### SUPPLIED INFORMATION
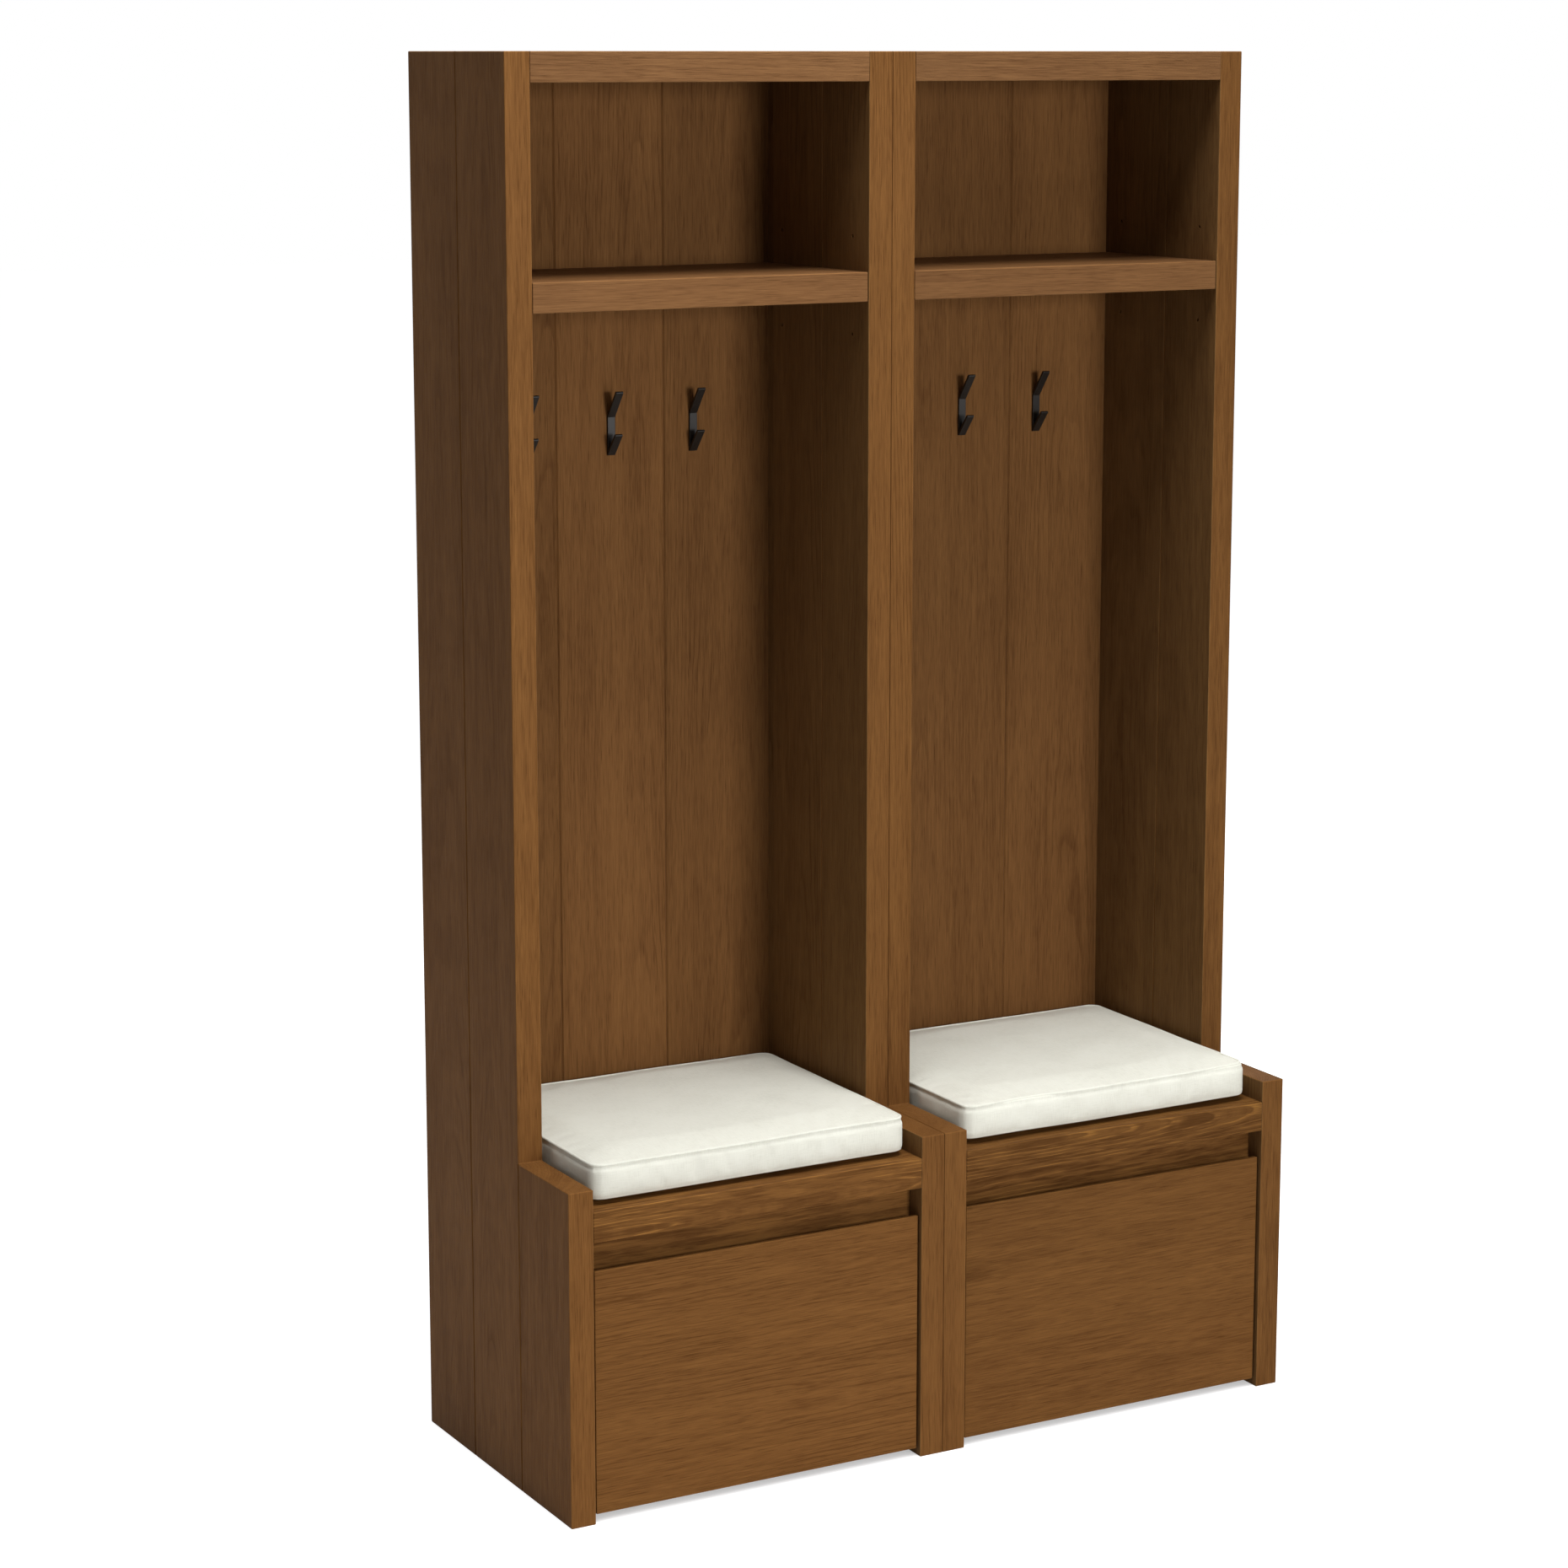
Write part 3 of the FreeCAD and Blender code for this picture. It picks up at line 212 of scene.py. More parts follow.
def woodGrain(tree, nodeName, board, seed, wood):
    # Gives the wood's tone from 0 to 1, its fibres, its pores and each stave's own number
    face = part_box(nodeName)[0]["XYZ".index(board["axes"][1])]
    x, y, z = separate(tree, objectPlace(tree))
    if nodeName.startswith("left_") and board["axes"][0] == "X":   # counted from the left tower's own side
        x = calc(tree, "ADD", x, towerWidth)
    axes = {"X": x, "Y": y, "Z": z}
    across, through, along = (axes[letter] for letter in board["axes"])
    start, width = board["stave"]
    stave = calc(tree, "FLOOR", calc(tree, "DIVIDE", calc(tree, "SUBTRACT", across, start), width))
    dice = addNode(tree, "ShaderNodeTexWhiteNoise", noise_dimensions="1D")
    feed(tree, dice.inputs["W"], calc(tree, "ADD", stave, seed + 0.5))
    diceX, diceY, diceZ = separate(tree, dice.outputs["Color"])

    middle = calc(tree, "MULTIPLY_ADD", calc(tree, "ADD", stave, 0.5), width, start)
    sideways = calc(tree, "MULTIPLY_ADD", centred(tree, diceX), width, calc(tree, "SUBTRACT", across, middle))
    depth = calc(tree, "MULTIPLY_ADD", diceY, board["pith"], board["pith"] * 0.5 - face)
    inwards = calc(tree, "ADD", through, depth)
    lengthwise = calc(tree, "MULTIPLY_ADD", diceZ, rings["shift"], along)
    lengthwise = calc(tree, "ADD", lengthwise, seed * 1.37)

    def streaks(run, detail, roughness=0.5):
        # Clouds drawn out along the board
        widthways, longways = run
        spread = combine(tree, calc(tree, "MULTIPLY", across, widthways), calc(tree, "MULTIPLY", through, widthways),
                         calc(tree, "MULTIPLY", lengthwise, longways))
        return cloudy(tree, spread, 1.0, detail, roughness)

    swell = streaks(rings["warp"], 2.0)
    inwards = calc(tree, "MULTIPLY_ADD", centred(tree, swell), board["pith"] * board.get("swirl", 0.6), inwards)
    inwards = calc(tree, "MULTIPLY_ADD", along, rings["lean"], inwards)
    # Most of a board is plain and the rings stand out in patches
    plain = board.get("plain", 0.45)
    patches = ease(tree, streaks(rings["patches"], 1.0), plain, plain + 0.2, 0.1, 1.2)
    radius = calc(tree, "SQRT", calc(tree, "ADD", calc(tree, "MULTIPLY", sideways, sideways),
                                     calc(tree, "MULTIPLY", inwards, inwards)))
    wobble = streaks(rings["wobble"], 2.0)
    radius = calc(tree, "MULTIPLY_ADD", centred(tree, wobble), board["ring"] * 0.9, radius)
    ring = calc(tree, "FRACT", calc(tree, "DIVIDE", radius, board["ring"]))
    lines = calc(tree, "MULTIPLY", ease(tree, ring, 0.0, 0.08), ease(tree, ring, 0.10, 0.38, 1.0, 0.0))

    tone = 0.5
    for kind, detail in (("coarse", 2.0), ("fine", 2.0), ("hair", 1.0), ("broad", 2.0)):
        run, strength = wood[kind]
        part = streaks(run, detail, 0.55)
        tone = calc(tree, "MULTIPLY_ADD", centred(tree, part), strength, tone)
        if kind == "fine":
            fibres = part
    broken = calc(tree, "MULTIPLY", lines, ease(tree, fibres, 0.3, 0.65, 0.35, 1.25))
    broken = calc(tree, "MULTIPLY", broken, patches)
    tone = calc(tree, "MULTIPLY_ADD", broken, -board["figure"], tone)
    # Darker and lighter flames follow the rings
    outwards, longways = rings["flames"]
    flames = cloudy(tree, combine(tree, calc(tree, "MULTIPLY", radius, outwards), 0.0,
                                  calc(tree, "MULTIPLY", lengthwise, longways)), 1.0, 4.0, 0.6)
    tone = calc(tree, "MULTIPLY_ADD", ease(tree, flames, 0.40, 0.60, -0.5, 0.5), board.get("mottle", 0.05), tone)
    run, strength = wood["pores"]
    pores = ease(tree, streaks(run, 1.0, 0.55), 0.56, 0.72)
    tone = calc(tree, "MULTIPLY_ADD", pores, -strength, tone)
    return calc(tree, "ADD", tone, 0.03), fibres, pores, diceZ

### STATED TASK
Output all of the material exactly as written.

### ANSWER TO THE EXERCISE
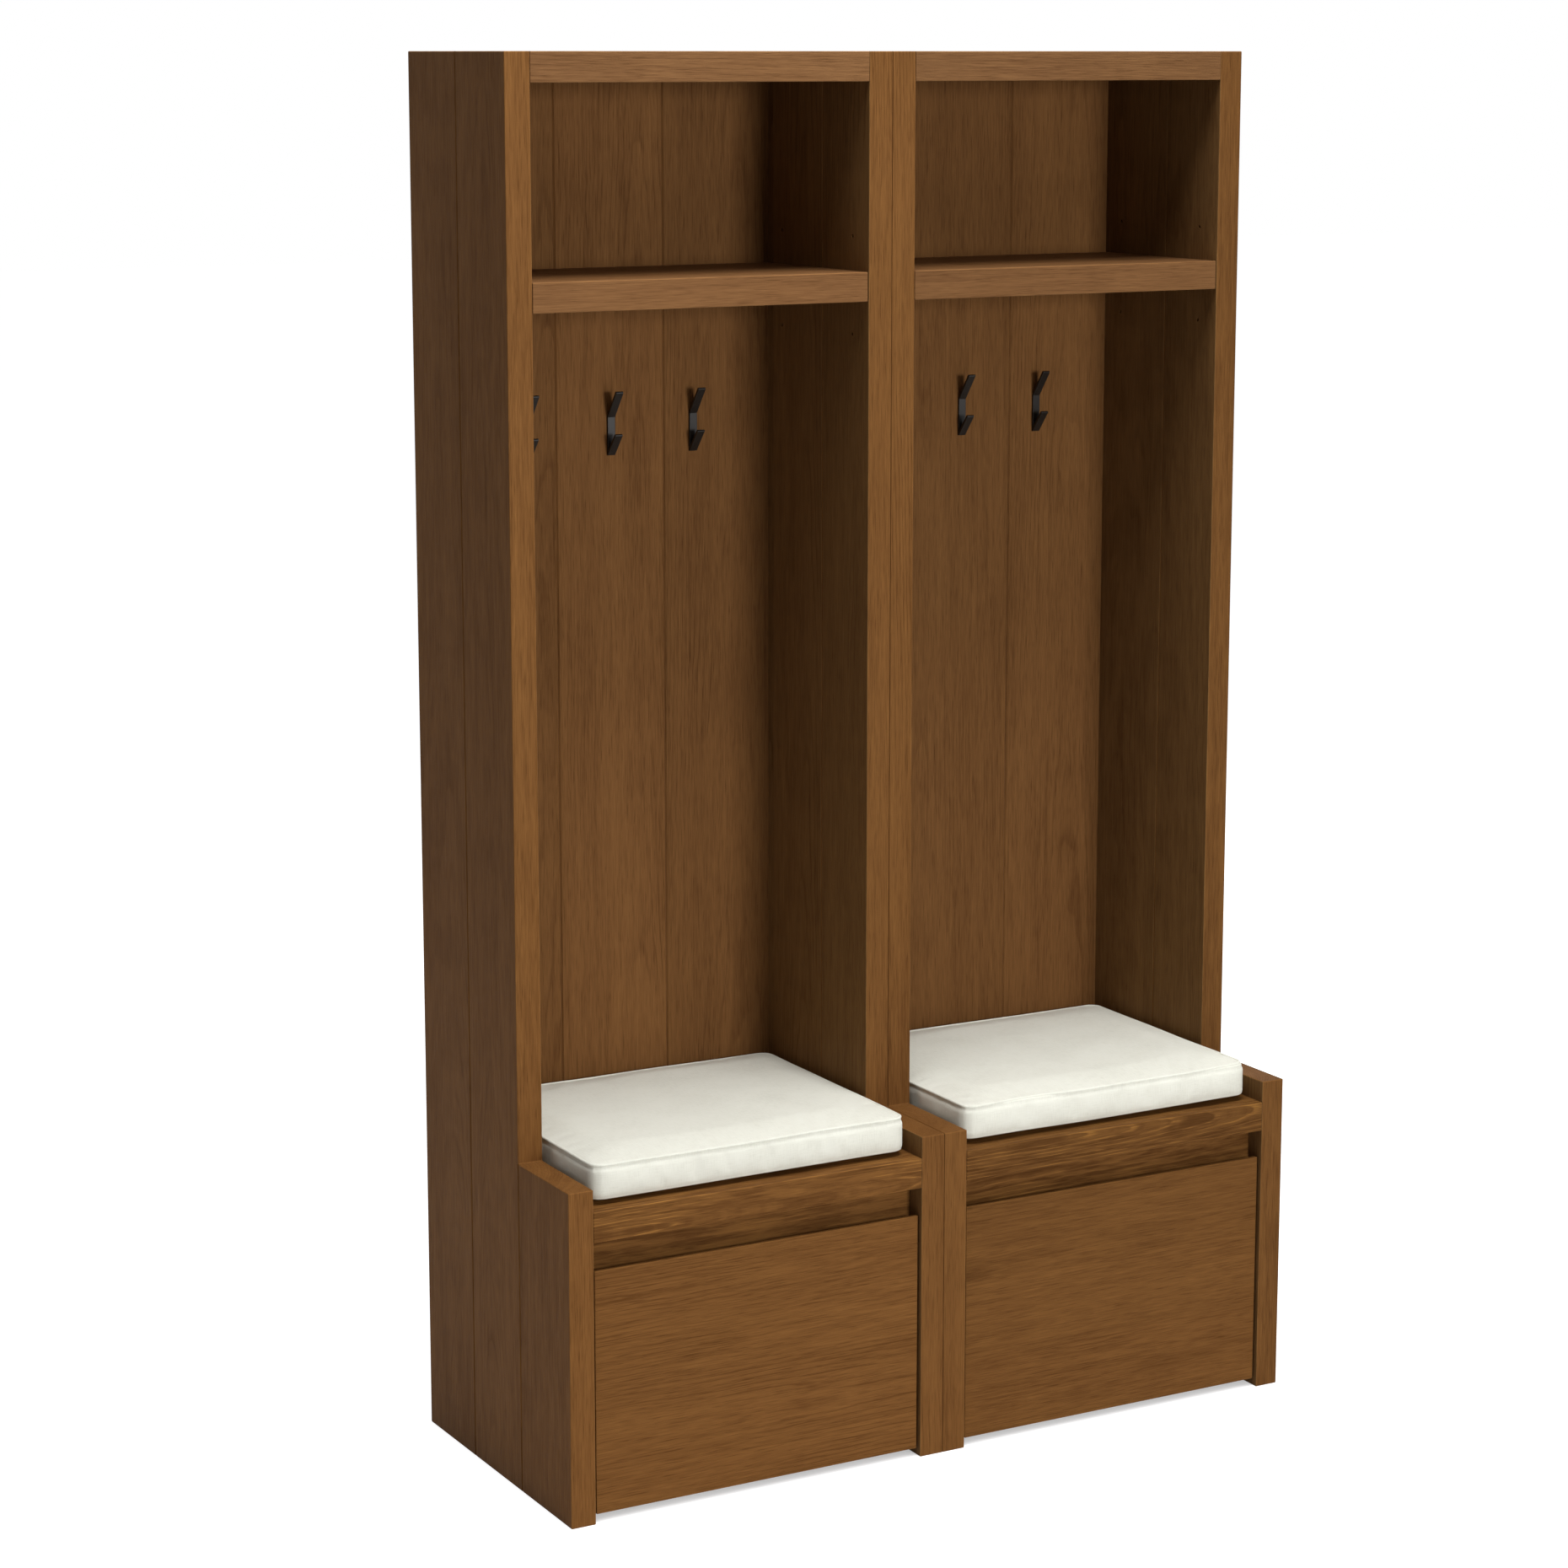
Write part 3 of the FreeCAD and Blender code for this picture. It picks up at line 212 of scene.py. More parts follow.
def woodGrain(tree, nodeName, board, seed, wood):
    # Gives the wood's tone from 0 to 1, its fibres, its pores and each stave's own number
    face = part_box(nodeName)[0]["XYZ".index(board["axes"][1])]
    x, y, z = separate(tree, objectPlace(tree))
    if nodeName.startswith("left_") and board["axes"][0] == "X":   # counted from the left tower's own side
        x = calc(tree, "ADD", x, towerWidth)
    axes = {"X": x, "Y": y, "Z": z}
    across, through, along = (axes[letter] for letter in board["axes"])
    start, width = board["stave"]
    stave = calc(tree, "FLOOR", calc(tree, "DIVIDE", calc(tree, "SUBTRACT", across, start), width))
    dice = addNode(tree, "ShaderNodeTexWhiteNoise", noise_dimensions="1D")
    feed(tree, dice.inputs["W"], calc(tree, "ADD", stave, seed + 0.5))
    diceX, diceY, diceZ = separate(tree, dice.outputs["Color"])

    middle = calc(tree, "MULTIPLY_ADD", calc(tree, "ADD", stave, 0.5), width, start)
    sideways = calc(tree, "MULTIPLY_ADD", centred(tree, diceX), width, calc(tree, "SUBTRACT", across, middle))
    depth = calc(tree, "MULTIPLY_ADD", diceY, board["pith"], board["pith"] * 0.5 - face)
    inwards = calc(tree, "ADD", through, depth)
    lengthwise = calc(tree, "MULTIPLY_ADD", diceZ, rings["shift"], along)
    lengthwise = calc(tree, "ADD", lengthwise, seed * 1.37)

    def streaks(run, detail, roughness=0.5):
        # Clouds drawn out along the board
        widthways, longways = run
        spread = combine(tree, calc(tree, "MULTIPLY", across, widthways), calc(tree, "MULTIPLY", through, widthways),
                         calc(tree, "MULTIPLY", lengthwise, longways))
        return cloudy(tree, spread, 1.0, detail, roughness)

    swell = streaks(rings["warp"], 2.0)
    inwards = calc(tree, "MULTIPLY_ADD", centred(tree, swell), board["pith"] * board.get("swirl", 0.6), inwards)
    inwards = calc(tree, "MULTIPLY_ADD", along, rings["lean"], inwards)
    # Most of a board is plain and the rings stand out in patches
    plain = board.get("plain", 0.45)
    patches = ease(tree, streaks(rings["patches"], 1.0), plain, plain + 0.2, 0.1, 1.2)
    radius = calc(tree, "SQRT", calc(tree, "ADD", calc(tree, "MULTIPLY", sideways, sideways),
                                     calc(tree, "MULTIPLY", inwards, inwards)))
    wobble = streaks(rings["wobble"], 2.0)
    radius = calc(tree, "MULTIPLY_ADD", centred(tree, wobble), board["ring"] * 0.9, radius)
    ring = calc(tree, "FRACT", calc(tree, "DIVIDE", radius, board["ring"]))
    lines = calc(tree, "MULTIPLY", ease(tree, ring, 0.0, 0.08), ease(tree, ring, 0.10, 0.38, 1.0, 0.0))

    tone = 0.5
    for kind, detail in (("coarse", 2.0), ("fine", 2.0), ("hair", 1.0), ("broad", 2.0)):
        run, strength = wood[kind]
        part = streaks(run, detail, 0.55)
        tone = calc(tree, "MULTIPLY_ADD", centred(tree, part), strength, tone)
        if kind == "fine":
            fibres = part
    broken = calc(tree, "MULTIPLY", lines, ease(tree, fibres, 0.3, 0.65, 0.35, 1.25))
    broken = calc(tree, "MULTIPLY", broken, patches)
    tone = calc(tree, "MULTIPLY_ADD", broken, -board["figure"], tone)
    # Darker and lighter flames follow the rings
    outwards, longways = rings["flames"]
    flames = cloudy(tree, combine(tree, calc(tree, "MULTIPLY", radius, outwards), 0.0,
                                  calc(tree, "MULTIPLY", lengthwise, longways)), 1.0, 4.0, 0.6)
    tone = calc(tree, "MULTIPLY_ADD", ease(tree, flames, 0.40, 0.60, -0.5, 0.5), board.get("mottle", 0.05), tone)
    run, strength = wood["pores"]
    pores = ease(tree, streaks(run, 1.0, 0.55), 0.56, 0.72)
    tone = calc(tree, "MULTIPLY_ADD", pores, -strength, tone)
    return calc(tree, "ADD", tone, 0.03), fibres, pores, diceZ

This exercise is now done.